L’art de s’envoler / A Flyer for Flight presents itself as an act of faith in the possibility of transforming humankind’s relationship with matter and thereby breaking through the limits of what is possible. In the times of mythic Icarus or the drawings of Da Vinci, the dream of flight seemed chimerical, but the will to fly ultimately triumphed. We acquired the capacity to fly by harnessing the forces of physics through technological progress. Where would we be today if the same determined force of will had been devoted just as resolutely to exploring the powers of art and mind? Would humankind have harnessed other more obscure, yet no less real forces? This art of flight aims to open the way for the emergence of a fuller awareness of the human presence in the vast web of ecological and cosmic forces, as represented in the work by the six elements and their effects on mind and spirit. Throughout the centuries, abundant and powerful energies have been invested in the expansion of spiritual consciousness, not without effect. The new and seductive horizon in this artist’s proposition is its suggestion to concentrate these energies on a more narrowly defined goal: flight.

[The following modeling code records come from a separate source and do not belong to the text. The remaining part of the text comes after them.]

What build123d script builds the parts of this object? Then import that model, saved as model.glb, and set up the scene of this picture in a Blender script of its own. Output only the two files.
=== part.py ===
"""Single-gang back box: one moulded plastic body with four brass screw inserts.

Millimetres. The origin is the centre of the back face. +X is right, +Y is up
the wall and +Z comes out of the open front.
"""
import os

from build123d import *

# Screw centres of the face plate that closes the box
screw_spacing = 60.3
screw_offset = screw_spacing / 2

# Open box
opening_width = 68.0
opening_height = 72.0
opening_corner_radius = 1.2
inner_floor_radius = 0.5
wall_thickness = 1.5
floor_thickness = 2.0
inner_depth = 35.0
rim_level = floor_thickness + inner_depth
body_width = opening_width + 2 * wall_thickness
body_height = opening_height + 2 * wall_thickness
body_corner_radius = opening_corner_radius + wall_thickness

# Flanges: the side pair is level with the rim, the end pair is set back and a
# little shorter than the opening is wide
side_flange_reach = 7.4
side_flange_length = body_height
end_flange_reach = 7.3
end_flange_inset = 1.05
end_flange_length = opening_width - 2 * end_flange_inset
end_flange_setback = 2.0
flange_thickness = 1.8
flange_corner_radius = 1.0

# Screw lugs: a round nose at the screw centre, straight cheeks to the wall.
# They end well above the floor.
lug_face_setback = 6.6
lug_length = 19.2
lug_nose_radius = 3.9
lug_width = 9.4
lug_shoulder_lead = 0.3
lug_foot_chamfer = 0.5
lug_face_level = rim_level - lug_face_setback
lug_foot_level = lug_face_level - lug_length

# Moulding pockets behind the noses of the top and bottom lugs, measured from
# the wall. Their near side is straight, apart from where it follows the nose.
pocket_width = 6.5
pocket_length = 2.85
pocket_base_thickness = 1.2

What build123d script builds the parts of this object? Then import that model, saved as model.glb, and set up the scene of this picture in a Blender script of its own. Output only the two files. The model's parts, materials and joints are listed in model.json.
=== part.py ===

Such is the avenue of reflection pursued in Maryse Arseneault’s installation. Its aim is to awaken an intuition similar to what might have driven the first marine creatures that dragged themselves onto land and learned to drawn in oxygen from air instead of water. We are meant to realize that evolution is preceded and prepared by desire, and to act accordingly. “To fathom something is to be ready to perceive it.” In this vision of our species’ evolution, humans no longer invest in their ability to control matter. Rather, the aim is to become aware of unknown relations between matter and our bodies and minds. We should cease to objectify matter, in order to become aware of our intimate attachment and equality with matter. Thereby, we would be more totally human. And we could fly.
For the time being in our evolution, the prophetic desire for free flight takes form in a kinetic sculpture made of human bodies in a public park. It’s a scene that makes you smile. Then, it makes you dream.